Je pars d’un choix musical précis. Après, l’intérêt de ce genre, sa qualité, c’est qu’il n’y a pas de message. L’absence de message fait que ce sont des musiques accessibles à tous. Je ne pourrais pas travailler sur de la chanson à textes. Dans le cas du clip de Party people d’Alex Gopher, je voulais aller à l’encontre de l’atmosphère très festive du titre. On a donc tourné dans une piscine vide, avec ce personnage de boue, très loin de ce que dégage la musique a priori. Pour un clip, on te demande de faire quelque chose avec une musique, sans te dire quoi exactement. Mais le fait qu’il s’agisse d’une commande légitime l’image. Paradoxalement, je me pose moins de questions sur ce que je tourne, par rapport à mes courts métrages, puisque le résultat final a déjà une raison d’être. Nightmare sandwiches, qui est mon premier clip, sur Crispy bacon de Laurent Garnier, dure ainsi 15 minutes. C’est d’ailleurs plus un court métrage qu’un clip au sens strict du terme. Aujourd’hui, je n’en suis pas trop fier, je trouve que le film est plein d’erreurs, que les idées sont mal exploitées. Mais ce que je trouve génial, c’est que la chaîne M6 continue de le diffuser, dans toute sa longueur, en jouant le jeu.
Dans la lignée de Chris Cunningham (notamment auteur de la dernière vidéo de Björk), les jeunes réalisateurs de clips semblent aujourd’hui plus inventifs dans leur traitement de l’image. Une renaissance du clip qui accompagne le succès des musiques électroniques.
C’est que la musique aujourd’hui est plus intéressante. Les gens qui la font sont plus ouverts musicalement. La musique électronique véhicule quelque chose de très modelable. Elle est basée sur un principe de répétition qui sied bien à l’image. Elle offre une certaine facilité d’invention. Le clip de Chris Cunningham pour Aphex Twin, Come to daddy, offre un exemple parfait d’alchimie entre musique et images. A l’opposé, j’ai toujours trouvé abstrait un clip de rock qui ne montre pas le chanteur ou le groupe. C’est une nécessité de voir le mec jouer de la guitare. Entendre un groupe sans le voir, ça me fait toujours bizarre. La bonne musique électronique je me méfie de l’appellation « techno », là je parle vraiment des 2 % intéressants d’électronique ressemble à une bonne musique de film : tu ne l’entends pas, tu la ressens. Elle s’efface presque. C’est ce qui fait la qualité du clip de Hey boy hey girl des Chemical Brothers. Quand je regarde ce clip, je n’écoute plus la musique, je suis dans un univers. Je ressens la musique sans l’écouter, comme dans un club.

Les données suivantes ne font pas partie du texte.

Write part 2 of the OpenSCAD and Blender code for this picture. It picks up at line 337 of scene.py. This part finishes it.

Tes clips consacrent aussi la mort de l’artiste comme pop-star : tu n’apparais pas dans ton clip, Alex Gopher non plus et Laurent Garnier se déguise dans le sien.
En musique électronique, on n’est pas des pop-stars. On ne fait pas de shows. On n’a pas envie de se montrer. On fait de la musique chez nous, sur nos home-studios. C’est un rapport plus intimiste à la musique. Je ne crois pas que le public ait envie de voir à quoi ressemblent les Daft Punk. Ce n’est pas intéressant que j’apparaisse dans mes clips. Je n’ai rien à dire, rien à chanter, j’ai une gueule normale. C’est toute la différence entre Laurent Garnier et Madonna. Dans Flashback, Laurent Garnier est là en tant que comédien : il joue le rôle d’un guitariste à la manque, il a un bras dans le plâtre, il parle comme un débile. Il n’est pas là en tant que Laurent Garnier. Je suis sûr que des gens voient ce clip sans savoir que c’est lui. En fait, c’est même une voie possible pour les autres : on pourrait intervenir dans nos clips sans que les gens s’en rendent compte.

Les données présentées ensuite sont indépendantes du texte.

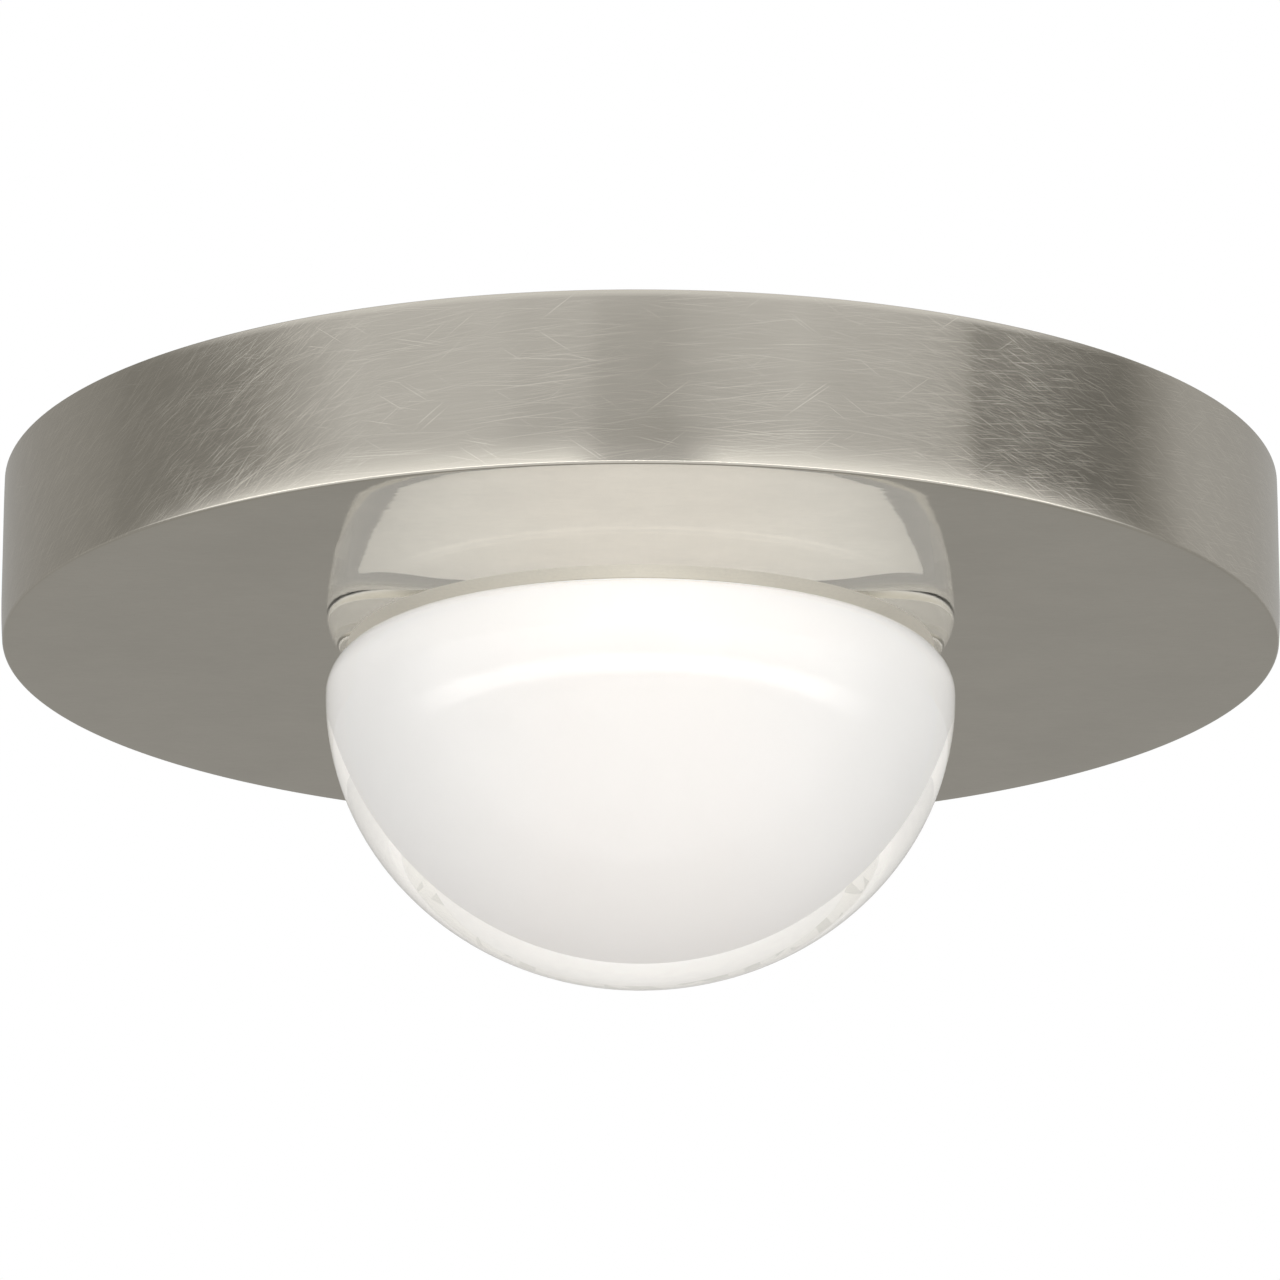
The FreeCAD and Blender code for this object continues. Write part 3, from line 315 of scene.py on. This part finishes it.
def brushed_rim():
    """Burnished wall: satin that blurs up and down only, hair scratches by hand, and their painted
    glint.
    """
    finish = Finish("nickel_rim", NICKEL, roughness=0.12, metallic=1.0)
    bearing, height = finish.bearing_and_height(finish.place())
    along = finish.math("MULTIPLY", bearing, CANOPY_RADIUS * MM)
    wall = finish.add("CombineXYZ", {0: along, 1: height})
    brushing = finish.noise(finish.stretched(wall, (60, 6500, 1)), scale=1.0, detail=3.0)
    blotches = finish.noise(finish.stretched(wall, (22, 60, 1)), scale=1.0, detail=4.0,
                            roughness=0.6)
    marks = hand_marks(finish, along, wall)
    metal = finish.shades(blotches, [(0.3, tint(NICKEL, 0.96)), (0.7, NICKEL)])
    # painted glint on the scratches, plus a slight grain from the brushing, both lightening the
    # base colour
    bright = finish.math("MULTIPLY_ADD", marks, SCRATCH_GLINT_STRENGTH,
                         finish.spread(brushing, 0.0, 0.12))
    finish.link(finish.mixed(bright, metal, opaque(tint(NICKEL, SCRATCH_GLINT_TINT))), "Base Color")
    rough = finish.spread(blotches, 0.09, 0.115)
    finish.link(finish.math("MULTIPLY_ADD", marks, SCRATCH_ROUGHNESS, rough), "Roughness")
    finish.set("Anisotropic", 0.9)
    finish.set("Anisotropic Rotation", 0.25)
    tangent = finish.node("Tangent", direction_type="RADIAL", axis="Z")
    finish.link(tangent.outputs[0], "Tangent")
    relief = finish.math("ADD", finish.math("MULTIPLY", brushing, 0.25), marks)
    finish.bump(relief, strength=0.1, depth=0.010)
    return finish.material


def burnished_face():
    """Flat underside: nearly a mirror at a low angle, slightly wavy, with soft mottling."""
    finish = Finish("nickel_face", NICKEL_FACE, roughness=0.05, metallic=1.0)
    place = finish.place()
    cloud = finish.noise(place, scale=55.0, detail=5.0, roughness=0.62)
    grain = finish.noise(finish.stretched(place, (500, 2200, 500)), scale=1.0)
    shade = finish.math("ADD", finish.math("MULTIPLY", cloud, 0.7),
                        finish.math("MULTIPLY", grain, 0.3))
    finish.link(finish.shades(shade, [(0.36, tint(NICKEL_FACE, 0.96)),
                                      (0.64, tint(NICKEL_FACE, 1.03))]), "Base Color")
    finish.link(finish.spread(cloud, 0.035, 0.065), "Roughness")
    ripples = finish.noise(finish.stretched(place, (330, 520, 330)), scale=1.0)
    waves = finish.noise(place, scale=85.0, detail=1.0)
    relief = finish.math("MULTIPLY_ADD", ripples, 0.5, finish.math("MULTIPLY", waves, 3.0))
    finish.bump(relief, strength=0.5, depth=0.024)
    return finish.material


def nickel_inside():
    """Unpolished inner side, with drawing marks from spinning."""
    finish = Finish("nickel_inside", tint(NICKEL, 0.92), roughness=0.34, metallic=1.0)
    place = finish.place()
    across, depth, height = finish.split(place)
    radius = finish.math("SQRT", finish.math("ADD", finish.math("MULTIPLY", across, across),
                                             finish.math("MULTIPLY", depth, depth)))
    section = finish.add("CombineXYZ", {0: radius, 1: height})
    rings = finish.noise(finish.stretched(section, (1100, 1100, 1)), scale=1.0, detail=3.0)
    cloud = finish.noise(place, scale=40.0, detail=4.0)
    finish.link(finish.shades(cloud, [(0.3, tint(NICKEL, 0.82)), (0.7, NICKEL)]), "Base Color")
    finish.link(finish.spread(cloud, 0.28, 0.42), "Roughness")
    finish.bump(rings, strength=0.12, depth=0.05)
    return finish.material


# ---- glass -------------------------------------------------------------------------------

# light of the frosted hollow, from its mouth (0) to its tip (1)
GLOW = (1.0, 0.96, 0.925)
GLOW_BY_DEPTH = [(0.0, 0.53), (0.6, 0.52), (1.0, 0.50)]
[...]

A quoi sert un clip de musique électronique ?
Mais le clip ne sert à rien. Quand tu vois Britney Spears à la télé, là ça sert. Le clip fait vendre parce qu’en écoutant le disque, les mecs auront l’impression d’avoir la fille à côté d’eux. Parce qu’elle fait vendre ses disques. Dans notre cas, ça ne sert pas à grand-chose. Ce n’est pas ça qui fait vendre nos disques. C’est plutôt une forme d’art. On peut s’intéresser à un clip même si la musique est à chier. En France, il se passe bien plus de choses dans le clip qu’au cinéma parce qu’on peut s’y permettre plus de choses. Attention, là encore, je ne parle pas du clip en général, mais des 2 % intéressants.
Quelle est ta définition d’un clip intéressant ?
Sabotage des Beastie Boys (réalisé par Spike Jonze). Pour moi, c’est le meilleur au monde. Je ne peux pas dire pourquoi, et c’est ce qui est bien. Il n’y a rien à analyser.